The above "X minus" parameter is defined as "non-critical" in RFC 2705. By "non- critical" is meant that any X-052 experimental parameter received by an MGCP entity that does not recognise the parameter may safely ignore it.
MGCP also controls the setting up and clearing down of media paths. As a result, the use of MGCP to convey V5 PSTN signalling according to the present invention, advantageously also allows it to be used for the media path control, so removing the need for two protocols - one for signalling and one for media.
The messages transported between the RGW and HGW are the line signal part of the
V5 PSTN Protocol (FE primitives) and the port control part of the V5 Control Protocol. Examples of these messages are given below.

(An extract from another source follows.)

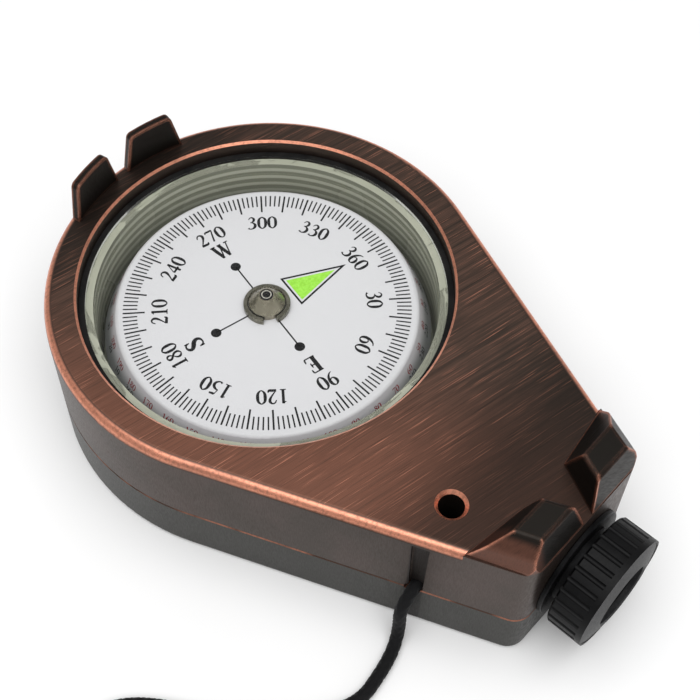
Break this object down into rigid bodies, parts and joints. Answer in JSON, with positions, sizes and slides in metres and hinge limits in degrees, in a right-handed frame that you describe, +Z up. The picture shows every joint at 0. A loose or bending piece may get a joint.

In the following the MGCP codings of the requested verbs NTFY (notify) and RQNT (notification request) and the MGCP parameters X (request identifier) and O (observed events) are as defined in RFC 2705 (see e.g. section 3.2 thereof).
V5 PSTN Protocol Messages can be sent in both directions (i.e. RGW-^HGW and HGW^RGW) across IP Network 70. The MGCP message used to transport the V5 PSTN Protocol messages is dependent on the direction of the message, as shown below.
MGCP messages used in the direction RGW- HGW have the general format:
NTFY <TI> <EI> <PV>
X: 0
O: oc
X-052: nn nn nn nn
Where "nn" represents a pair of ASCII encoded hexadecimal octets.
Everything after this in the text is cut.